● **Goal of the exercise**
Every line below must be reproduced exactly. Copy them all.

● **Stored data**

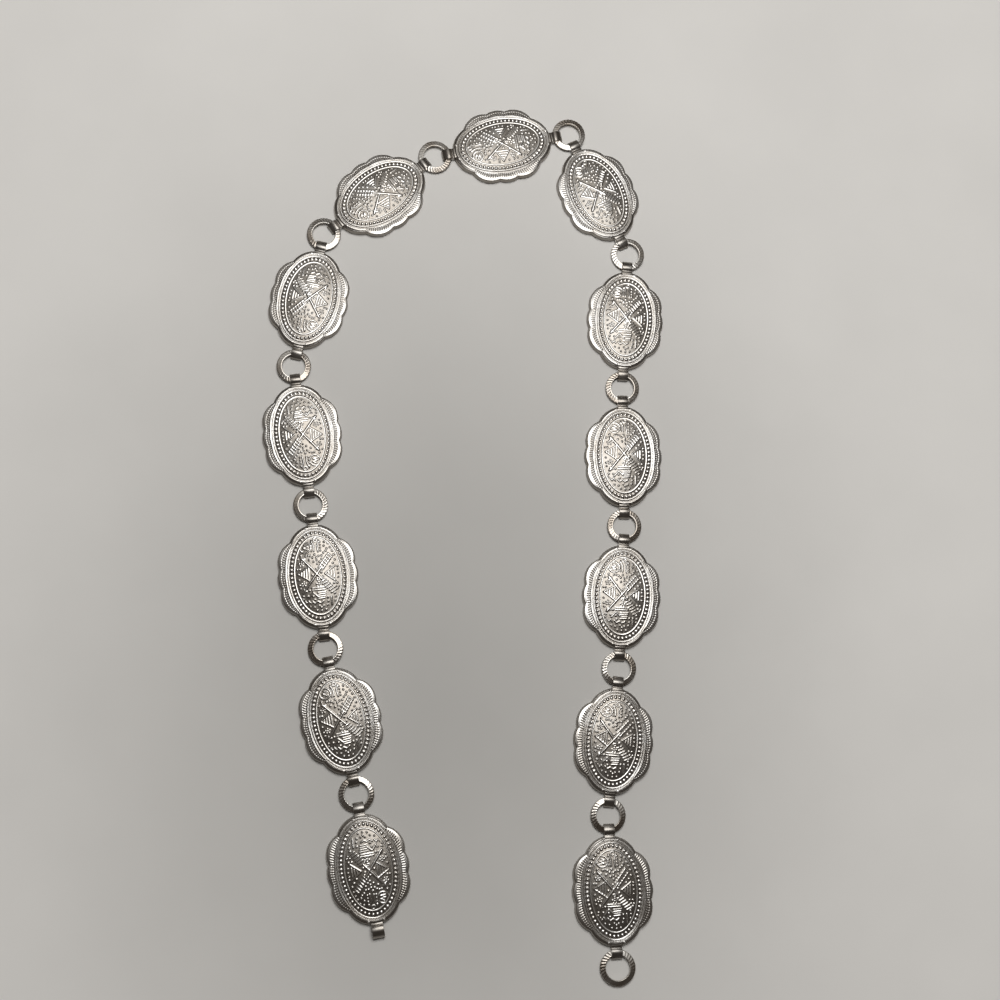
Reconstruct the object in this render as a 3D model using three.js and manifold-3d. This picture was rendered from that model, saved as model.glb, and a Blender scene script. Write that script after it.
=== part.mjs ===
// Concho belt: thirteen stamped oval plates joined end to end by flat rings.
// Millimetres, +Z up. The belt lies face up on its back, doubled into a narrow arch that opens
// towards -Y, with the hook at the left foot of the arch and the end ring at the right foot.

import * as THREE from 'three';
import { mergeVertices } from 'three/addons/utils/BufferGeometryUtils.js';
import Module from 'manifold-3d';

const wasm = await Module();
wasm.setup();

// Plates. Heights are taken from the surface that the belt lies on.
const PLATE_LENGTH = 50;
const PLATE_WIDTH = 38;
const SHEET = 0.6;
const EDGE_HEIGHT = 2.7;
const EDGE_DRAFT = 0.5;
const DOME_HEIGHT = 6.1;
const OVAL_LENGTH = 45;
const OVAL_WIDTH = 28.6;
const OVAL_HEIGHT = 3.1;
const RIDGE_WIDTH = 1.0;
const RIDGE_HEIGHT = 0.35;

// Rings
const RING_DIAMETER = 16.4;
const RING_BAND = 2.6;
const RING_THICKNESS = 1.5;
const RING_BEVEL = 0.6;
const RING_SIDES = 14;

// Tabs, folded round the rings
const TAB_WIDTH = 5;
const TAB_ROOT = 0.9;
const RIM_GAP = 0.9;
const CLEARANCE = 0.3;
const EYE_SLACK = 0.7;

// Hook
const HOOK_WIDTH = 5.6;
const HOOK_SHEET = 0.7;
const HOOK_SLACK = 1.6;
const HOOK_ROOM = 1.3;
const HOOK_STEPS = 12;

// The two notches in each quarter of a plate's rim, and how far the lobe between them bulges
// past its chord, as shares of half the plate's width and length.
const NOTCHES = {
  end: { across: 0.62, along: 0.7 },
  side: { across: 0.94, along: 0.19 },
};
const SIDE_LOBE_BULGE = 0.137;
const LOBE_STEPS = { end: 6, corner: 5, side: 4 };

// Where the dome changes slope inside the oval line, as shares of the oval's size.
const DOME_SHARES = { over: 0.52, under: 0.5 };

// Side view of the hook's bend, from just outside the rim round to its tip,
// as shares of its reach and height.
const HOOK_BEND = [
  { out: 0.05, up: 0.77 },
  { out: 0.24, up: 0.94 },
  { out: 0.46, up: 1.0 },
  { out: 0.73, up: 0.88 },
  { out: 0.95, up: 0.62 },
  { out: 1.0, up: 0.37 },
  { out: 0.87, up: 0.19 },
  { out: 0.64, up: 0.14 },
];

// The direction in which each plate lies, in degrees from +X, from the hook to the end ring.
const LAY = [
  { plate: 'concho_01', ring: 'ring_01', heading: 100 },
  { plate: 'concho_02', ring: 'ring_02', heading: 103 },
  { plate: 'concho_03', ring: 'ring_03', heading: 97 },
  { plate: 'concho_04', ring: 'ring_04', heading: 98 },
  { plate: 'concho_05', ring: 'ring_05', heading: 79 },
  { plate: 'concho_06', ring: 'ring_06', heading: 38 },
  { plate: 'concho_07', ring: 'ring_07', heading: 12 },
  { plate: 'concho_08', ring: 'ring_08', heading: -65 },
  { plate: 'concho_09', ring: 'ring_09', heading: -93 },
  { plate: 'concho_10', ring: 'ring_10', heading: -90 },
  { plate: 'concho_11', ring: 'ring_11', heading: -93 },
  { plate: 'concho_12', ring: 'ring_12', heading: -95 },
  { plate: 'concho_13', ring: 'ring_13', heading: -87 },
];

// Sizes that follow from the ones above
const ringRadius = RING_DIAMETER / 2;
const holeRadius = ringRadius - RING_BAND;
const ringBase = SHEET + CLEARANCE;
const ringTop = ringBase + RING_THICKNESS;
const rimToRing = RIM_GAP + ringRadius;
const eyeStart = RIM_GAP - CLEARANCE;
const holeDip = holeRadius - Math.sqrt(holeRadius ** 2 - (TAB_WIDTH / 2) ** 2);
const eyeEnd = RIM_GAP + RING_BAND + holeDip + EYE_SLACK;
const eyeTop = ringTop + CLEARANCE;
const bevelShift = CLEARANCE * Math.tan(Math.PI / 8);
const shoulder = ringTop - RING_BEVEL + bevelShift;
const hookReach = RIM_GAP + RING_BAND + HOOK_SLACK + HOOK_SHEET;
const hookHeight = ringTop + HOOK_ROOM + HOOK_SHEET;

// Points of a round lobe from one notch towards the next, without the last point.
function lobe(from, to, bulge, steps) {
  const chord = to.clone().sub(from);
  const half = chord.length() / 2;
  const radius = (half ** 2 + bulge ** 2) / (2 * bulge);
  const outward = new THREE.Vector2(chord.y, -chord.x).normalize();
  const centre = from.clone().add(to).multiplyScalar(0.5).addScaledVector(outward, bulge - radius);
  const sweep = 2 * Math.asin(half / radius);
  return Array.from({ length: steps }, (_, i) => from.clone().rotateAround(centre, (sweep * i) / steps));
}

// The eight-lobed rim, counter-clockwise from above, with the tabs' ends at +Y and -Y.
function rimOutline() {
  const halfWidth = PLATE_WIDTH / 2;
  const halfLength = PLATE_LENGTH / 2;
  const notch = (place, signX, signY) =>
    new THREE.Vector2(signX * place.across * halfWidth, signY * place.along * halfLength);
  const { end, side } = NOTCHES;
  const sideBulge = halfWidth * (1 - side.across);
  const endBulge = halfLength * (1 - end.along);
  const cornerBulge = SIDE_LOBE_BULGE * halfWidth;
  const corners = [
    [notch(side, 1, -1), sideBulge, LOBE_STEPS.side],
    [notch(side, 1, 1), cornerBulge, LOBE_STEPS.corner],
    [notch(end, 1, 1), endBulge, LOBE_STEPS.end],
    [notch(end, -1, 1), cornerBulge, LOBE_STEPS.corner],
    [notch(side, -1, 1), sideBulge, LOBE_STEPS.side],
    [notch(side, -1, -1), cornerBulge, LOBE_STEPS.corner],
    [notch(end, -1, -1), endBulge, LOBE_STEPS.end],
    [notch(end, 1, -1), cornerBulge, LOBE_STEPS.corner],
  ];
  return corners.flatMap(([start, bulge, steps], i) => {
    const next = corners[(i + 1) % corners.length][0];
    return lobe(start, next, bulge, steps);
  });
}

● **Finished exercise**
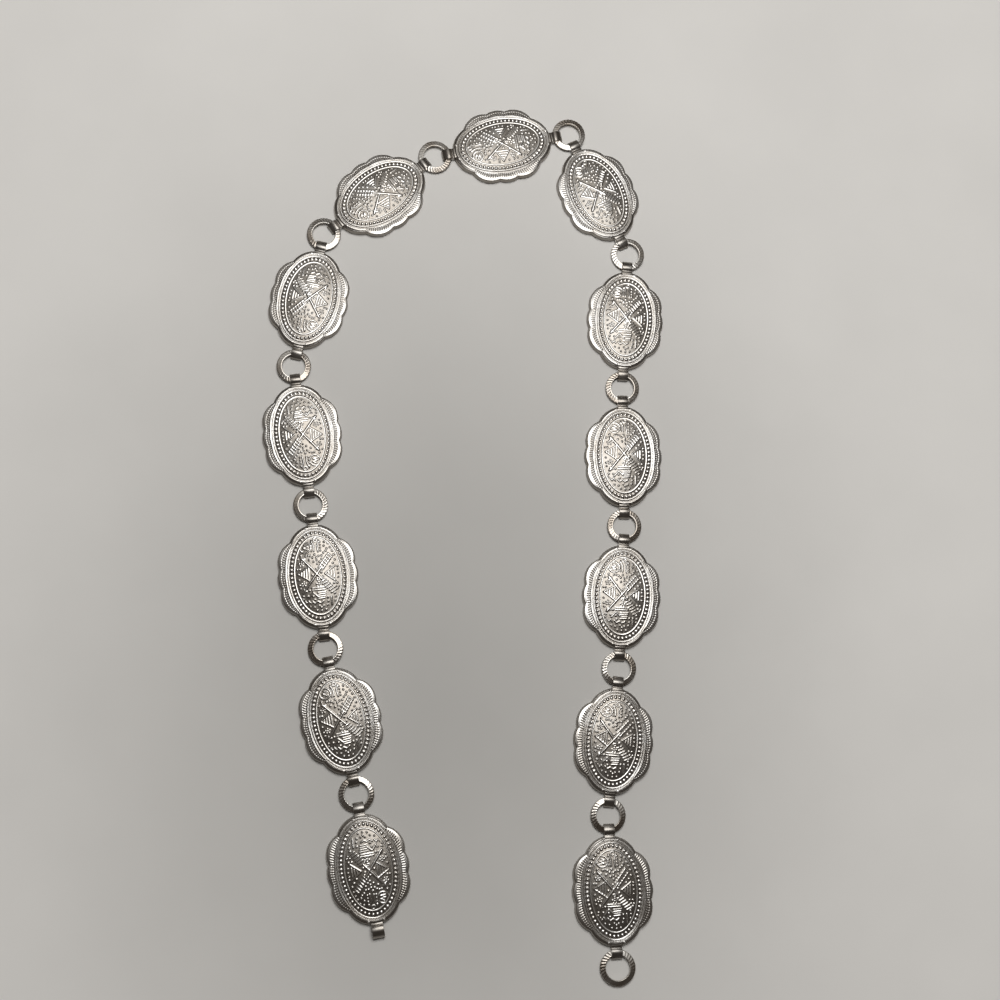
Reconstruct the object in this render as a 3D model using three.js and manifold-3d. This picture was rendered from that model, saved as model.glb, and a Blender scene script. Write that script after it.
=== part.mjs ===
// Concho belt: thirteen stamped oval plates joined end to end by flat rings.
// Millimetres, +Z up. The belt lies face up on its back, doubled into a narrow arch that opens
// towards -Y, with the hook at the left foot of the arch and the end ring at the right foot.

import * as THREE from 'three';
import { mergeVertices } from 'three/addons/utils/BufferGeometryUtils.js';
import Module from 'manifold-3d';

const wasm = await Module();
wasm.setup();

// Plates. Heights are taken from the surface that the belt lies on.
const PLATE_LENGTH = 50;
const PLATE_WIDTH = 38;
const SHEET = 0.6;
const EDGE_HEIGHT = 2.7;
const EDGE_DRAFT = 0.5;
const DOME_HEIGHT = 6.1;
const OVAL_LENGTH = 45;
const OVAL_WIDTH = 28.6;
const OVAL_HEIGHT = 3.1;
const RIDGE_WIDTH = 1.0;
const RIDGE_HEIGHT = 0.35;

// Rings
const RING_DIAMETER = 16.4;
const RING_BAND = 2.6;
const RING_THICKNESS = 1.5;
const RING_BEVEL = 0.6;
const RING_SIDES = 14;

// Tabs, folded round the rings
const TAB_WIDTH = 5;
const TAB_ROOT = 0.9;
const RIM_GAP = 0.9;
const CLEARANCE = 0.3;
const EYE_SLACK = 0.7;

// Hook
const HOOK_WIDTH = 5.6;
const HOOK_SHEET = 0.7;
const HOOK_SLACK = 1.6;
const HOOK_ROOM = 1.3;
const HOOK_STEPS = 12;

// The two notches in each quarter of a plate's rim, and how far the lobe between them bulges
// past its chord, as shares of half the plate's width and length.
const NOTCHES = {
  end: { across: 0.62, along: 0.7 },
  side: { across: 0.94, along: 0.19 },
};
const SIDE_LOBE_BULGE = 0.137;
const LOBE_STEPS = { end: 6, corner: 5, side: 4 };

// Where the dome changes slope inside the oval line, as shares of the oval's size.
const DOME_SHARES = { over: 0.52, under: 0.5 };

// Side view of the hook's bend, from just outside the rim round to its tip,
// as shares of its reach and height.
const HOOK_BEND = [
  { out: 0.05, up: 0.77 },
  { out: 0.24, up: 0.94 },
  { out: 0.46, up: 1.0 },
  { out: 0.73, up: 0.88 },
  { out: 0.95, up: 0.62 },
  { out: 1.0, up: 0.37 },
  { out: 0.87, up: 0.19 },
  { out: 0.64, up: 0.14 },
];

// The direction in which each plate lies, in degrees from +X, from the hook to the end ring.
const LAY = [
  { plate: 'concho_01', ring: 'ring_01', heading: 100 },
  { plate: 'concho_02', ring: 'ring_02', heading: 103 },
  { plate: 'concho_03', ring: 'ring_03', heading: 97 },
  { plate: 'concho_04', ring: 'ring_04', heading: 98 },
  { plate: 'concho_05', ring: 'ring_05', heading: 79 },
  { plate: 'concho_06', ring: 'ring_06', heading: 38 },
  { plate: 'concho_07', ring: 'ring_07', heading: 12 },
  { plate: 'concho_08', ring: 'ring_08', heading: -65 },
  { plate: 'concho_09', ring: 'ring_09', heading: -93 },
  { plate: 'concho_10', ring: 'ring_10', heading: -90 },
  { plate: 'concho_11', ring: 'ring_11', heading: -93 },
  { plate: 'concho_12', ring: 'ring_12', heading: -95 },
  { plate: 'concho_13', ring: 'ring_13', heading: -87 },
];

// Sizes that follow from the ones above
const ringRadius = RING_DIAMETER / 2;
const holeRadius = ringRadius - RING_BAND;
const ringBase = SHEET + CLEARANCE;
const ringTop = ringBase + RING_THICKNESS;
const rimToRing = RIM_GAP + ringRadius;
const eyeStart = RIM_GAP - CLEARANCE;
const holeDip = holeRadius - Math.sqrt(holeRadius ** 2 - (TAB_WIDTH / 2) ** 2);
const eyeEnd = RIM_GAP + RING_BAND + holeDip + EYE_SLACK;
const eyeTop = ringTop + CLEARANCE;
const bevelShift = CLEARANCE * Math.tan(Math.PI / 8);
const shoulder = ringTop - RING_BEVEL + bevelShift;
const hookReach = RIM_GAP + RING_BAND + HOOK_SLACK + HOOK_SHEET;
const hookHeight = ringTop + HOOK_ROOM + HOOK_SHEET;

// Points of a round lobe from one notch towards the next, without the last point.
function lobe(from, to, bulge, steps) {
  const chord = to.clone().sub(from);
  const half = chord.length() / 2;
  const radius = (half ** 2 + bulge ** 2) / (2 * bulge);
  const outward = new THREE.Vector2(chord.y, -chord.x).normalize();
  const centre = from.clone().add(to).multiplyScalar(0.5).addScaledVector(outward, bulge - radius);
  const sweep = 2 * Math.asin(half / radius);
  return Array.from({ length: steps }, (_, i) => from.clone().rotateAround(centre, (sweep * i) / steps));
}

// The eight-lobed rim, counter-clockwise from above, with the tabs' ends at +Y and -Y.
function rimOutline() {
  const halfWidth = PLATE_WIDTH / 2;
  const halfLength = PLATE_LENGTH / 2;
  const notch = (place, signX, signY) =>
    new THREE.Vector2(signX * place.across * halfWidth, signY * place.along * halfLength);
  const { end, side } = NOTCHES;
  const sideBulge = halfWidth * (1 - side.across);
  const endBulge = halfLength * (1 - end.along);
  const cornerBulge = SIDE_LOBE_BULGE * halfWidth;
  const corners = [
    [notch(side, 1, -1), sideBulge, LOBE_STEPS.side],
    [notch(side, 1, 1), cornerBulge, LOBE_STEPS.corner],
    [notch(end, 1, 1), endBulge, LOBE_STEPS.end],
    [notch(end, -1, 1), cornerBulge, LOBE_STEPS.corner],
    [notch(side, -1, 1), sideBulge, LOBE_STEPS.side],
    [notch(side, -1, -1), cornerBulge, LOBE_STEPS.corner],
    [notch(end, -1, -1), endBulge, LOBE_STEPS.end],
    [notch(end, 1, -1), cornerBulge, LOBE_STEPS.corner],
  ];
  return corners.flatMap(([start, bulge, steps], i) => {
    const next = corners[(i + 1) % corners.length][0];
    return lobe(start, next, bulge, steps);
  });
}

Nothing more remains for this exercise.